The Legacy of Iran’s Student Protests

Ultimately, however, the July 1999 upheaval confirmed for many of Iran’s highly politicized youth the fundamental inadequacy of the reform movement itself and the sheer impossibility of advancing gradual moderation of an absolutist system. This sense of despair left a lasting rift among reformist activists themselves, as well as between the population and the movement’s leadership. For the hard-liners, the events of July 1999 revealed that the reformists’ moderation represented their Achilles’ heel, which encouraged the increasing forcefulness of their repression.

In the decade and a half that has passed, the country’s challenges have intensified and its politics have become more polarized. When the furies reemerged a decade later, after the implausible 2009 reelection of Mahmoud Ahmadinejad, the street protestors numbered in the hundreds of thousands, in cities as well as small villages around the country, and the divisions splintered the establishment itself.
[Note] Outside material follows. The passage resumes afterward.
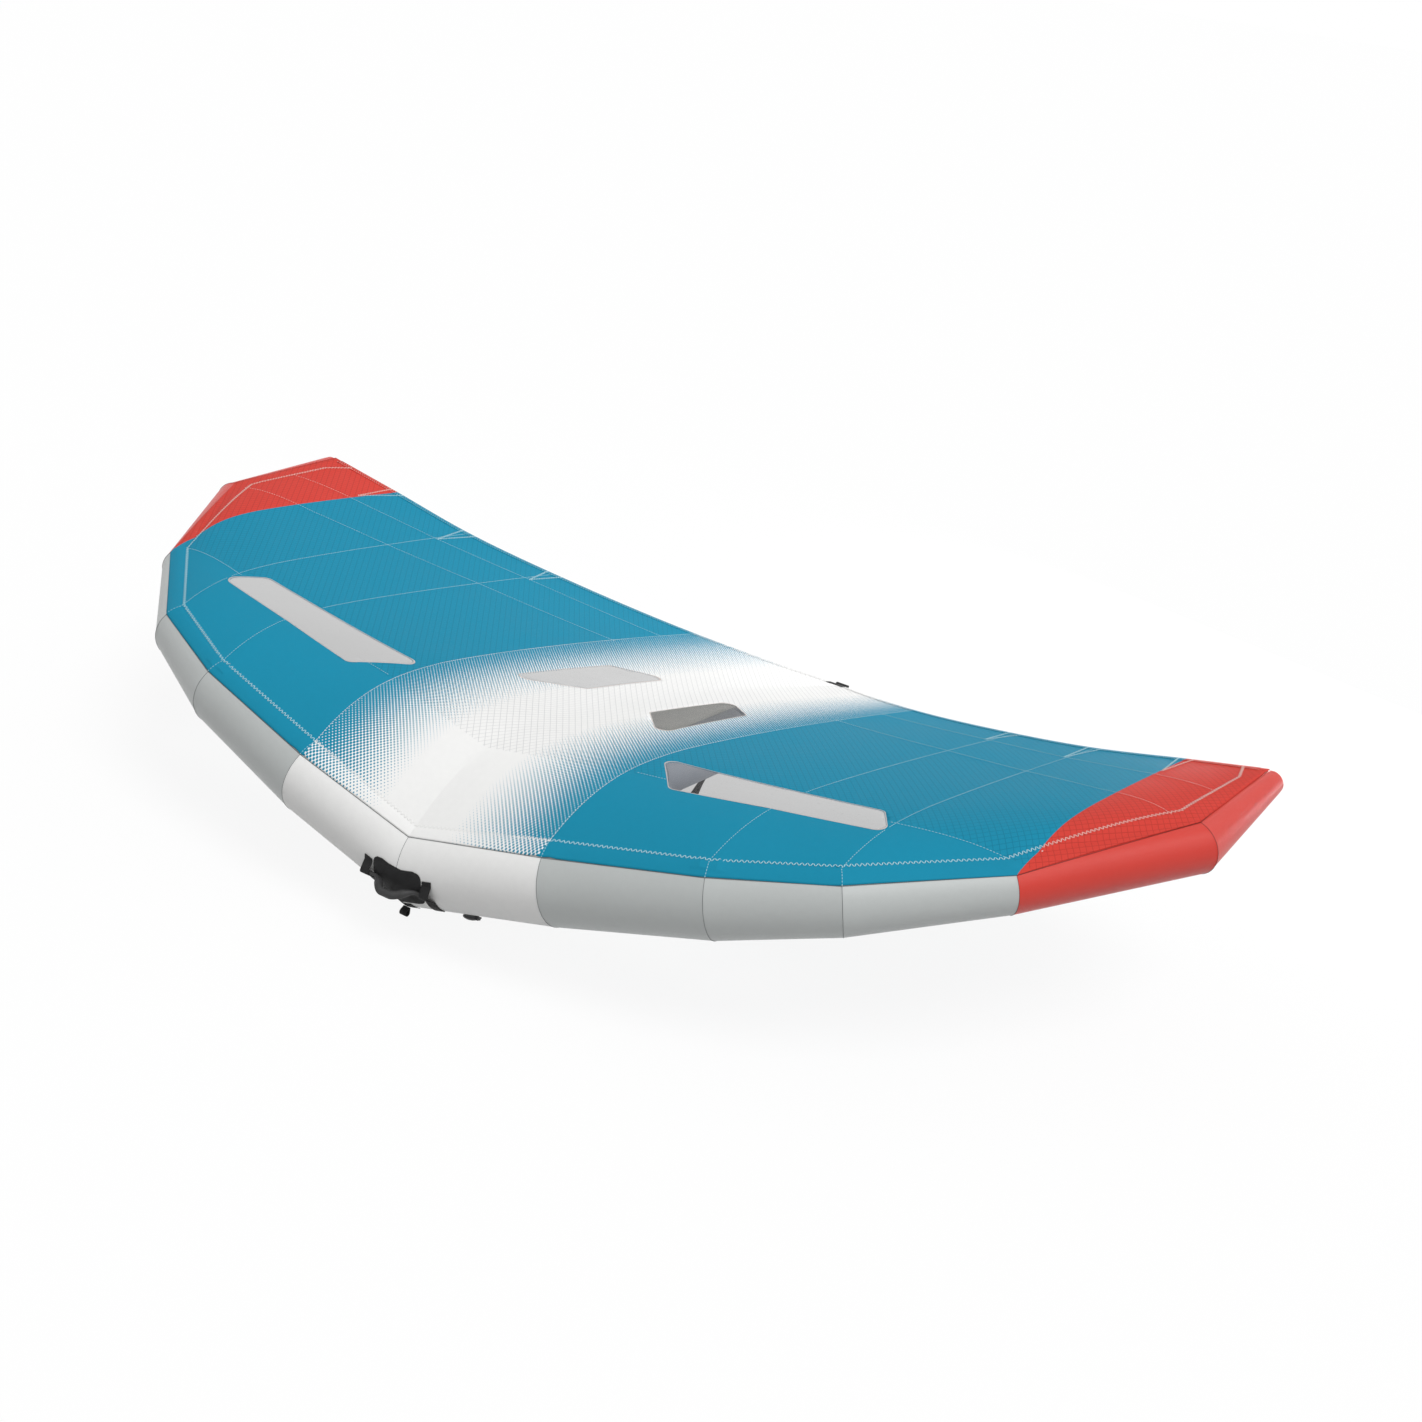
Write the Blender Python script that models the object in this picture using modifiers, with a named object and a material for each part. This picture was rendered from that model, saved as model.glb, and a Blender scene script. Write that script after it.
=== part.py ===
# Wingfoil wing: an inflatable hand-held wing with one strut, four windows and three handles.
# Metres, +Z up, +Y aft, span along X. The wing is modelled round its own centre and then stood
# on the origin, with the lowest handle at z = 0.
import math

import bmesh
import bpy
from mathutils import Matrix, Vector

# The wing's half span, along the trailing edge, and its chord on the centre line.
TIP_WIDTH = 1.600
CANOPY_CHORD = 2.035

# Leading edge tube, one side, from the centre seam out to the tip. The first four lengths follow
# the span, and the two that run aft follow the chord.
FRONT_LENGTH_shares = (0.25125, 0.25125, 0.18, 0.238125)
AFT_LENGTH_shares = (0.26093, 0.22113)
SEGMENT_LENGTHS = ([TIP_WIDTH * share for share in FRONT_LENGTH_shares]
                   + [CANOPY_CHORD * share for share in AFT_LENGTH_shares])
SEGMENT_SWEEPS = (2.2, 9.3, 20.6, 41.8, 59.8, 86.8)
SEGMENT_RISES = (12.9, 12.5, 12.2, 8.9, 6.6, 7.3)
SEAM_DIAMETERS = (0.240, 0.228, 0.209, 0.176, 0.134, 0.135, 0.064)
CASING_WALL = 0.0008
BLADDER_WALL = 0.0005
BLADDER_CLEARANCE = 0.0012
SEAM_GAP = 0.0003
TIP_ROUNDING = 0.006
TIP_CAP_ROW_share = 0.3
CREST_MARGIN_share = 0.25

# Canopy: degrees round the tube from its top, forward of it negative.
SEAM_ANGLES = (-45.0, -45.0, -46.0, -46.0, -42.0, -5.0, 22.0)
LEAVE_ANGLES = (-30.0, -21.0, -22.0, -17.0, 0.0, 0.0, 0.0)
CANOPY_CLOTH = 0.0008
CANOPY_LIFT = 0.0015
TIP_CHORD_share = 0.652
CANOPY_CAMBER = 0.195
CAMBER_SPREAD = 0.880
CAMBER_PEAK_share = 0.266
CAMBER_RISE_POWER = 2.9
CAMBER_FALL_POWER = 1.33
CAMBER_TIP_FADE = 0.250
TIP_HEIGHT = 0.444
SEAM_SPAN_shares = (0.0, 0.2525, 0.516, 0.689, 0.856, 1.0)
TRAILING_DEPTH_shares = (1.0, 0.600, 0.297, 0.147, 0.071, 0.0)
TRAILING_START_STEEPNESS = 1.15

# Windows: corners as shares of the half span and of the chord there.
FRONT_WINDOW_shares = ((0.322, 0.140), (0.662, 0.115), (0.620, 0.217), (0.245, 0.232))
REAR_WINDOW_shares = ((0.067, 0.397), (0.157, 0.320), (0.147, 0.566), (0.068, 0.605))
WINDOW_ROUNDING = 0.025
WINDOW_GAP = 0.0004
WINDOW_FILM = 0.0005
WINDOW_MARGIN_share = 0.02

# Strut, the inflated tube under the centre line.
STRUT_DIAMETER = 0.180
STRUT_TAIL_DIAMETER = 0.094
STRUT_DROP = 0.009
STRUT_TAIL_DROP = 0.024
STRUT_TAPER_share = 0.6683
STRUT_TAIL_share = 0.93366
STRUT_TAPER_PLACE = CANOPY_CHORD * STRUT_TAPER_share
STRUT_TAIL_PLACE = CANOPY_CHORD * STRUT_TAIL_share
STRUT_TAIL_ROUNDING = 0.030
STRUT_TAIL_ROW_shares = (0.4, 0.75, 1.0)
STRUT_TAIL_CLOSING_share = 0.9
STRUT_BLADDER_NOSE = 0.150
STRUT_BLADDER_NOSE_share = 0.7
RIB_CLOTH = 0.0008
RIB_NOSE_share = 0.4
FIT_GAP = 0.0003

# Handles under the strut.
FRONT_HANDLE_share = 0.19656
REAR_HANDLE_share = 0.47420
FRONT_HANDLE_PLACE = CANOPY_CHORD * FRONT_HANDLE_share
REAR_HANDLE_PLACE = CANOPY_CHORD * REAR_HANDLE_share
HANDLE_SPREAD = 0.335
HANDLE_DROP = 0.092
NECK_RADIUS = 0.0032
NECK_LENGTH = 0.030
NECK_END_share = 0.10
NECK_SPREAD_share = 0.16
WEBBING_WIDTH = 0.026
WEBBING_THICKNESS = 0.0028
GRIP_DIAMETER = 0.032
GRIP_CLEARANCE = 0.0004
GRIP_START_share = 0.3
GRIP_END_share = 0.86
HANDLE_BOW_shares = ((0.17, 0.36), (0.27, 0.80), (0.38, 0.97), (0.47, 1.0))
PATCH_LENGTH = 0.070
PATCH_THICKNESS = 0.0012

# Handle on the leading edge.
STRIP_PLACE = 0.089
STRIP_WIDTH = 0.025
STRIP_THICKNESS = 0.0016
STRIP_TOP_ANGLE = -95.0
STRIP_BOTTOM_ANGLE = -152.0
STRIP_LIFT = 0.0010
PAD_WIDTH = 0.146
PAD_THICKNESS = 0.0020
PAD_TOP_ANGLE = -85.0
PAD_BOTTOM_ANGLE = -134.0
PAD_CORNER_share = 0.45
PAD_CORNER_DEPTH_share = 0.35
PAD_ROW_shares = (0.0, 0.04, 0.12, 0.25, 0.5, 0.75, 0.88, 0.96, 1.0)
LE_GRIP_DIAMETER = 0.021
LE_GRIP_NECK_DIAMETER = 0.010
LE_GRIP_SWELL_share = 2.2
LE_GRIP_ANGLE = -112.0
LE_GRIP_BOW = 0.036
LE_GRIP_STANDOFF = 0.0075
LE_GRIP_END = 0.011
LE_GRIP_RISE_share = 0.82
STRIP_SHOULDER_share = 0.85
STRIP_FOOT_share = 4.0
GRIP_SPAN_shares = (-1.0, -0.72, -0.56, -0.48, -0.40, -0.32, -0.24, -0.12, 0.0,
                    0.12, 0.24, 0.32, 0.40, 0.48, 0.56, 0.72, 1.0)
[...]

Once again, Iran’s hard-liners turned to violence and intimidation, quashing the uprising but failing to squelch the aspirations of the Iranian people.

Rouhani was never a reformist, either by philosophy or political affiliation, but the rise and fall of his prospects — and more pointedly, the nation’s fortunes — since July 1999 has surely afforded him new insight into the dangers of unrestrained hard-line rule. The specter of renewed internal unrest looms large as the backdrop to his efforts to achieve a diplomatic resolution of the nuclear crisis. Still, his restraint, or worse, in advancing a domestic agenda that is equally ambitious as his diplomatic efforts raises questions about whether Rouhani can prove any more successful in tempering his citizens’ expectations than the reformists themselves did.